:: MATERIAL FOR THE TASK ::

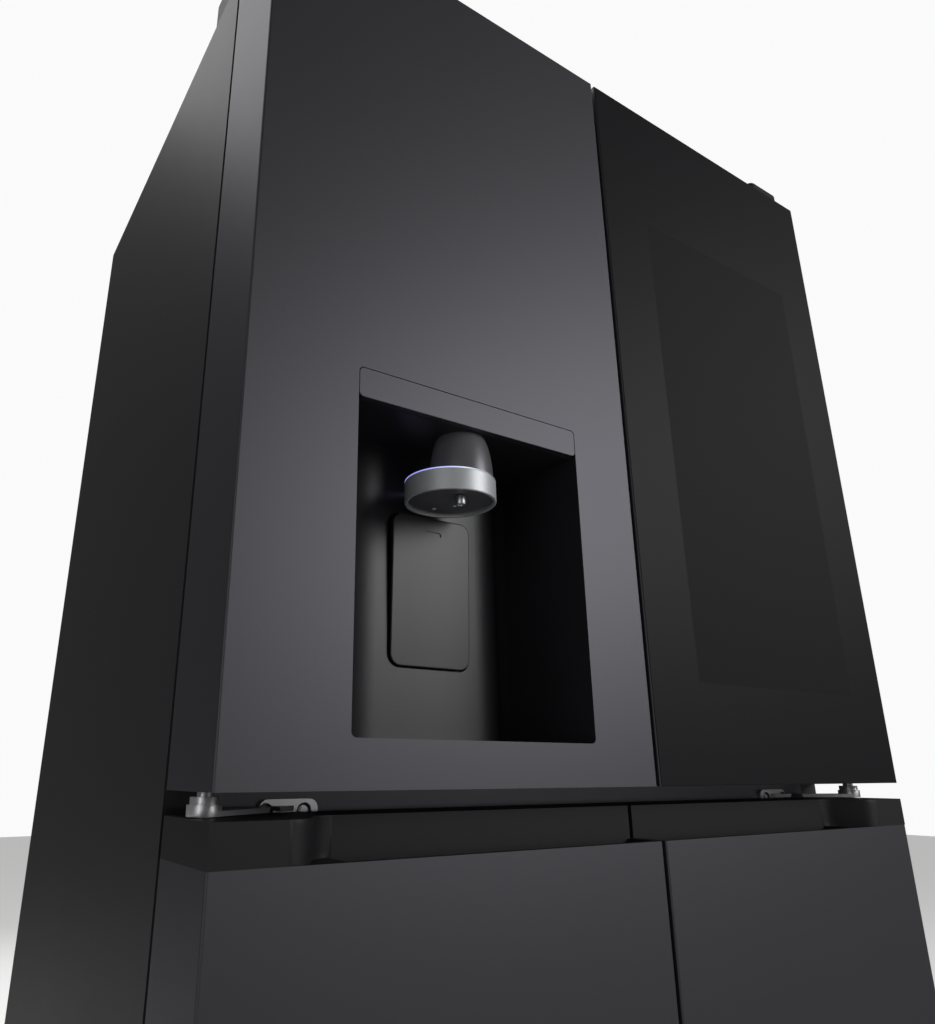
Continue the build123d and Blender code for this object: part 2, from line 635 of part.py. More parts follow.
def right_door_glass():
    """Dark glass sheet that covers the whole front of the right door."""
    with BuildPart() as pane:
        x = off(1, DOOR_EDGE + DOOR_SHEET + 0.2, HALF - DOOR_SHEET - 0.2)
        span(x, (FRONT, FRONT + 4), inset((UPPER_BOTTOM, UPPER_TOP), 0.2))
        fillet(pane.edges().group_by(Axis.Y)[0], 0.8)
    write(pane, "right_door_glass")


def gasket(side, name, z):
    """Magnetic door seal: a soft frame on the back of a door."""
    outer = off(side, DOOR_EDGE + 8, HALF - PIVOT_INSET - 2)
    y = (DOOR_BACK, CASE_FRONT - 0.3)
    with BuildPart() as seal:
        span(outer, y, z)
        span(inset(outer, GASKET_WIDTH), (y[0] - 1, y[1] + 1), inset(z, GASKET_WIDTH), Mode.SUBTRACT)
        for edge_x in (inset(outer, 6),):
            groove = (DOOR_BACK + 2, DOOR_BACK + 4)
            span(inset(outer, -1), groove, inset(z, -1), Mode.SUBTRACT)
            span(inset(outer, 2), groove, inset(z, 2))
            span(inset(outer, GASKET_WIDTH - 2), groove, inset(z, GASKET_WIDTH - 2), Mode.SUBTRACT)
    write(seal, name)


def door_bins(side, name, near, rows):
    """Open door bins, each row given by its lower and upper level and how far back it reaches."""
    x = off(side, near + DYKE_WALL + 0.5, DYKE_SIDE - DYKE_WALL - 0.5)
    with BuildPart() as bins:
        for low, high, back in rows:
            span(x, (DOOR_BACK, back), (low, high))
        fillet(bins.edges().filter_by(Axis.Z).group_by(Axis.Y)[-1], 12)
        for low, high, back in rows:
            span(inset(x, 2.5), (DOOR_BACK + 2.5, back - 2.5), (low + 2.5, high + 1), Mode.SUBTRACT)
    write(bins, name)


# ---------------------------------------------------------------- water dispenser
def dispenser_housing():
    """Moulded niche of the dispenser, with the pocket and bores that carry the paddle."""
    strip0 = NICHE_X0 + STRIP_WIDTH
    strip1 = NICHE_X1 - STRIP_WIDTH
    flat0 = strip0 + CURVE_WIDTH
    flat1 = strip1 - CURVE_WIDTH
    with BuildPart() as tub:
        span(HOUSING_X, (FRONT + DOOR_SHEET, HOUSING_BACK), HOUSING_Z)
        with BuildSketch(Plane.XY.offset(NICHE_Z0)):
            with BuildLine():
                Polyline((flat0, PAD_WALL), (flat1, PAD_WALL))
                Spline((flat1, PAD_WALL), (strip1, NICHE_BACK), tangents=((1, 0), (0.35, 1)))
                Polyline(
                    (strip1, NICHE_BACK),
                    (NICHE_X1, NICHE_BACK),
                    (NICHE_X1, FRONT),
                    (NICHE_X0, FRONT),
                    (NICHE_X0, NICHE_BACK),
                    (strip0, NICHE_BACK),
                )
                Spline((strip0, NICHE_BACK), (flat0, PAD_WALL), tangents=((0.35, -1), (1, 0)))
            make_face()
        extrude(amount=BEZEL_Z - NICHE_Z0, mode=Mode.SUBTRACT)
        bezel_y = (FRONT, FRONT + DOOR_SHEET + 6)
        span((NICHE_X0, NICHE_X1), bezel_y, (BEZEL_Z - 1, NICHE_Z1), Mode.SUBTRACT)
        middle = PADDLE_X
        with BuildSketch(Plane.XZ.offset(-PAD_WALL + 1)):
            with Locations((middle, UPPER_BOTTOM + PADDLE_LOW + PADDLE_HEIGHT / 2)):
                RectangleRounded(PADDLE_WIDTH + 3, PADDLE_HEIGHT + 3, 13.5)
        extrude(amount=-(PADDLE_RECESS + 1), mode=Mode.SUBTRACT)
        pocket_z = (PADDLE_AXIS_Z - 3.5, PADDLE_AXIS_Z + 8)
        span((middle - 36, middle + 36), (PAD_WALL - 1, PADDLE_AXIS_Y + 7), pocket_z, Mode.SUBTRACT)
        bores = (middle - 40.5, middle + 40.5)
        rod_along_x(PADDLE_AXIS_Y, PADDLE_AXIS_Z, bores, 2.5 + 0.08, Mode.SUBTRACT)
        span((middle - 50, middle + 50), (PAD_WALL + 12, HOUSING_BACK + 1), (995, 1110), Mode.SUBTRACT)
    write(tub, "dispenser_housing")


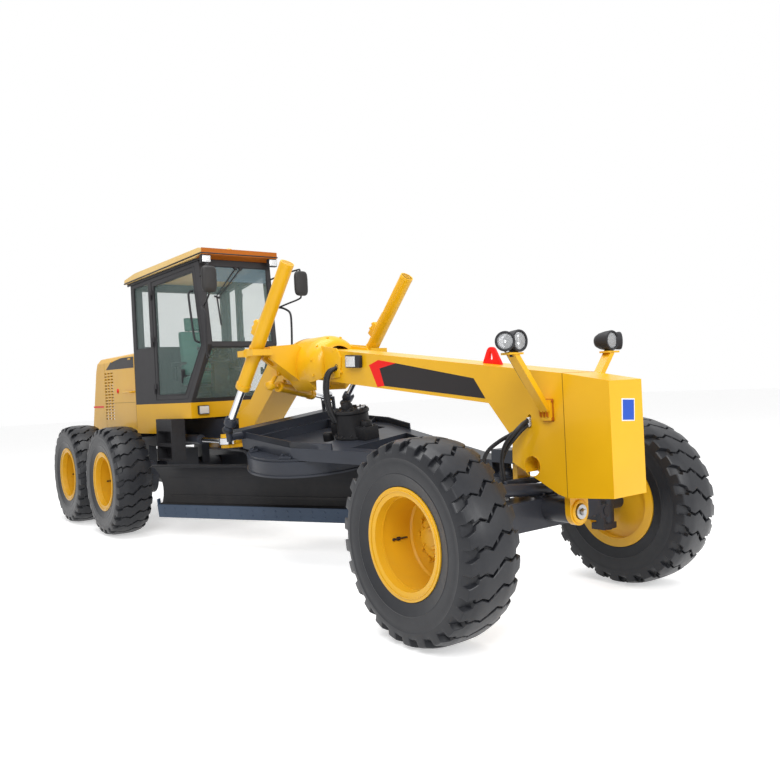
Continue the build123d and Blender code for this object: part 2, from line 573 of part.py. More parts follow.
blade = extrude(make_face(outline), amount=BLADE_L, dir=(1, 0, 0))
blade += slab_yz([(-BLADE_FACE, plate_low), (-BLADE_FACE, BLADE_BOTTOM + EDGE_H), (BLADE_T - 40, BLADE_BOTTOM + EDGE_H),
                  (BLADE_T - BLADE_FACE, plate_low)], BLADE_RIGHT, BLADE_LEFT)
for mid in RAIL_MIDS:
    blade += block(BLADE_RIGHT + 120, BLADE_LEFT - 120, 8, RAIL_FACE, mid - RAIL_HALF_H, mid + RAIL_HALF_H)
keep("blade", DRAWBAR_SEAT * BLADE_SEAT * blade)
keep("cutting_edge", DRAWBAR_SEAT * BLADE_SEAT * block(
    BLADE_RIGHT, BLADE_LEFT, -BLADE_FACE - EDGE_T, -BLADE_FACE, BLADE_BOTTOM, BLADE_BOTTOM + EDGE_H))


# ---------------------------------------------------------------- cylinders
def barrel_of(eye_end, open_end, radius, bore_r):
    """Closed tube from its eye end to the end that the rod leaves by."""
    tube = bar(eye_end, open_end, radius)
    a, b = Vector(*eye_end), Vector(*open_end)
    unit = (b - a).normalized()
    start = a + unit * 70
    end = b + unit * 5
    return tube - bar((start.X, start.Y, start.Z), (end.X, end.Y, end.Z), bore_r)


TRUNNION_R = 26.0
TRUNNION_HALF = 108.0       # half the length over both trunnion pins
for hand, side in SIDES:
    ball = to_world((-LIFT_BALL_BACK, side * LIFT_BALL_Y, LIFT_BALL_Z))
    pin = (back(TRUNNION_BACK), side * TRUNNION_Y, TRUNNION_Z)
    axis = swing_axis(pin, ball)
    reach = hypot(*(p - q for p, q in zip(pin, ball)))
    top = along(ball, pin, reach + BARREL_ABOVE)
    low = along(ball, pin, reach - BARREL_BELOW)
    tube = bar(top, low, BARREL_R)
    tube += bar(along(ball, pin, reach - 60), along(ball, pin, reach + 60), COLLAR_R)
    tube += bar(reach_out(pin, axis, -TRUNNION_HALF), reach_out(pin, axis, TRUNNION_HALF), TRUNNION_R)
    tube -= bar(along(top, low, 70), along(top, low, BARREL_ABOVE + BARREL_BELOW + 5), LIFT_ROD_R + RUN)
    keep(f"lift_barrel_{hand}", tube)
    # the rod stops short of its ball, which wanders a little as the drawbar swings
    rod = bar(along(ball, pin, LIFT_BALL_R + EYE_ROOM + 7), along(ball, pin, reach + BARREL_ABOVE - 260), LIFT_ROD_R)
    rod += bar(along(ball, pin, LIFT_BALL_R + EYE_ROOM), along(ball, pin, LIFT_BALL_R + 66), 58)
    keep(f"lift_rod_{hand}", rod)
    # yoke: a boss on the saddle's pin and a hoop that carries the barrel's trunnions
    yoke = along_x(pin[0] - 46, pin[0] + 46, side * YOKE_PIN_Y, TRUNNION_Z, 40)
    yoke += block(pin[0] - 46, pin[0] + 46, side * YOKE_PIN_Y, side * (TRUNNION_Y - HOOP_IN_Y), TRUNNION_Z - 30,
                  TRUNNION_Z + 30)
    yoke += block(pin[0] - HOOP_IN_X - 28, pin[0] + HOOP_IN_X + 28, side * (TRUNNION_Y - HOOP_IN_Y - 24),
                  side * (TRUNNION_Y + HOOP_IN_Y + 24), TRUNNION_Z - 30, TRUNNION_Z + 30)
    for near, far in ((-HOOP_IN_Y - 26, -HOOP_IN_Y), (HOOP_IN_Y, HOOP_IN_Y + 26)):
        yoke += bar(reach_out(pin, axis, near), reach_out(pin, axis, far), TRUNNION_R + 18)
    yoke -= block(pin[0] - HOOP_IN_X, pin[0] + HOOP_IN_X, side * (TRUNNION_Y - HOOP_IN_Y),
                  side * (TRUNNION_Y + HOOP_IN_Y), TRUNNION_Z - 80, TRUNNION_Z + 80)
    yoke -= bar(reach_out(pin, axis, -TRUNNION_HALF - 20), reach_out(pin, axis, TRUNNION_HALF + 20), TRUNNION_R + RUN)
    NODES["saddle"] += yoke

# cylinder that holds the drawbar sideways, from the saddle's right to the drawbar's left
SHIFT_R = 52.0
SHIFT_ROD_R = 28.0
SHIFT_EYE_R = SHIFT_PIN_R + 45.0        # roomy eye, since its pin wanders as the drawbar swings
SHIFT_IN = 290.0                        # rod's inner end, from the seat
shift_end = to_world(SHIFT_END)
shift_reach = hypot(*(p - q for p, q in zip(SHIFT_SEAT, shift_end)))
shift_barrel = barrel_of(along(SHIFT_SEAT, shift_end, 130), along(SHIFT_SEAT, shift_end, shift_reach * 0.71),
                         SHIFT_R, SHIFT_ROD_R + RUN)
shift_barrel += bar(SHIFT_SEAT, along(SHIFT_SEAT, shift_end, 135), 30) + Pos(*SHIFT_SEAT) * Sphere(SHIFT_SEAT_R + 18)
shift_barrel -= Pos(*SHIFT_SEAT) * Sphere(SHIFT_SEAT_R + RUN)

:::

WHAT YOU NEED TO DO: Repeat the lines from the first one in the records through the line containing "write(bins, name)", exactly as written, and nothing else.

RESULT OF THE TASK:
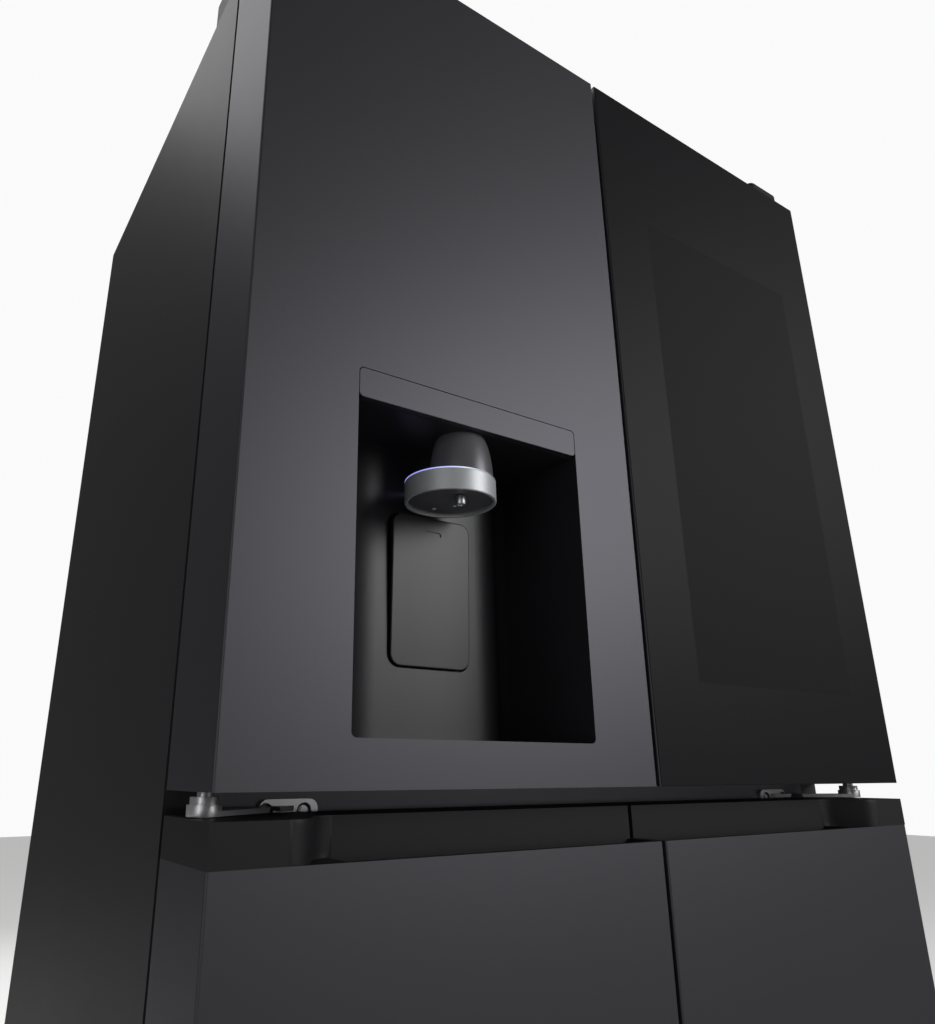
Continue the build123d and Blender code for this object: part 2, from line 635 of part.py. More parts follow.
def right_door_glass():
    """Dark glass sheet that covers the whole front of the right door."""
    with BuildPart() as pane:
        x = off(1, DOOR_EDGE + DOOR_SHEET + 0.2, HALF - DOOR_SHEET - 0.2)
        span(x, (FRONT, FRONT + 4), inset((UPPER_BOTTOM, UPPER_TOP), 0.2))
        fillet(pane.edges().group_by(Axis.Y)[0], 0.8)
    write(pane, "right_door_glass")


def gasket(side, name, z):
    """Magnetic door seal: a soft frame on the back of a door."""
    outer = off(side, DOOR_EDGE + 8, HALF - PIVOT_INSET - 2)
    y = (DOOR_BACK, CASE_FRONT - 0.3)
    with BuildPart() as seal:
        span(outer, y, z)
        span(inset(outer, GASKET_WIDTH), (y[0] - 1, y[1] + 1), inset(z, GASKET_WIDTH), Mode.SUBTRACT)
        for edge_x in (inset(outer, 6),):
            groove = (DOOR_BACK + 2, DOOR_BACK + 4)
            span(inset(outer, -1), groove, inset(z, -1), Mode.SUBTRACT)
            span(inset(outer, 2), groove, inset(z, 2))
            span(inset(outer, GASKET_WIDTH - 2), groove, inset(z, GASKET_WIDTH - 2), Mode.SUBTRACT)
    write(seal, name)


def door_bins(side, name, near, rows):
    """Open door bins, each row given by its lower and upper level and how far back it reaches."""
    x = off(side, near + DYKE_WALL + 0.5, DYKE_SIDE - DYKE_WALL - 0.5)
    with BuildPart() as bins:
        for low, high, back in rows:
            span(x, (DOOR_BACK, back), (low, high))
        fillet(bins.edges().filter_by(Axis.Z).group_by(Axis.Y)[-1], 12)
        for low, high, back in rows:
            span(inset(x, 2.5), (DOOR_BACK + 2.5, back - 2.5), (low + 2.5, high + 1), Mode.SUBTRACT)
    write(bins, name)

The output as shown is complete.